HLTCOE Evaluation Team at TREC 2025: VQA Track
Dengjia Zhang, Charles Weng, Katherine Guerrerio, Yi Lu, Kenton Murray, Alexander Martin, Reno Kriz, Benjamin Van Durme
TL;DR
The paper tackles the challenge of generating multiple plausible answers for video-question pairs with stable rankings in the VQA setting. It introduces a two-stage generate-and-rerank framework, where a base multimodal generator creates diverse candidate answers via prompt variation, and a reranker applies a novel Masked Pointer Cross-Entropy Loss with Rank Weights to learn listwise rankings. Key contributions include the Rank-Labeled Candidate Representation, the Masked Pointer Cross-Entropy objective, and a comprehensive set of experiments showing improved accuracy and ranking stability, especially for temporally-reasoned and semantically ambiguous questions.

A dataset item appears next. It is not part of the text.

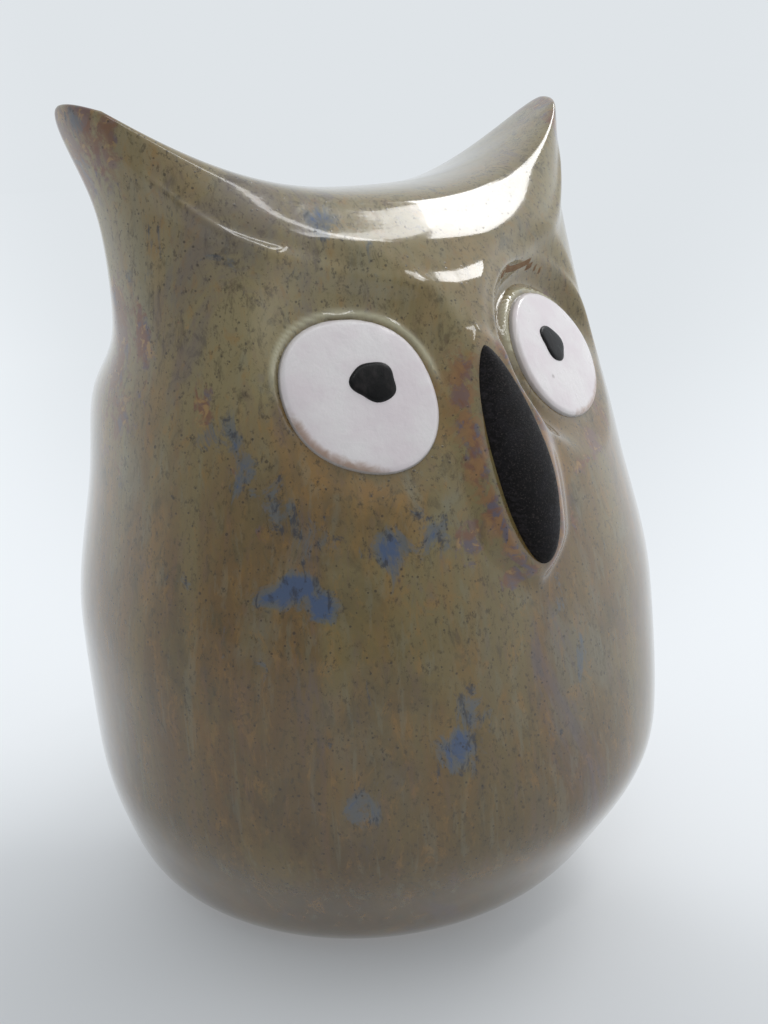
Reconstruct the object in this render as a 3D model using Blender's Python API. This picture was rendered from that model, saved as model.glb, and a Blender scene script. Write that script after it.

The work provides a generalizable approach to integrate generative and discriminative ranking in multimodal tasks and demonstrates the practical benefits of careful prompt design and rank-aware supervision.
Abstract
The HLTCOE Evaluation team participated in TREC VQA's Answer Generation (AG) task, for which we developed a listwise learning framework that aims to improve semantic precision and ranking consistency in answer generation. Given a video-question pair, a base multimodal model first generates multiple candidate answers, which are then reranked using a model trained with a novel Masked Pointer Cross-Entropy Loss with Rank Weights. This objective integrates pointer-based candidate selection, rank-dependent weighting, and masked cross-entropy under vocabulary restriction, enabling stable and interpretable listwise optimization. By bridging generative modeling with discriminative ranking, our method produces coherent, fine-grained answer lists. Experiments reveal consistent gains in accuracy and ranking stability, especially for questions requiring temporal reasoning and semantic disambiguation.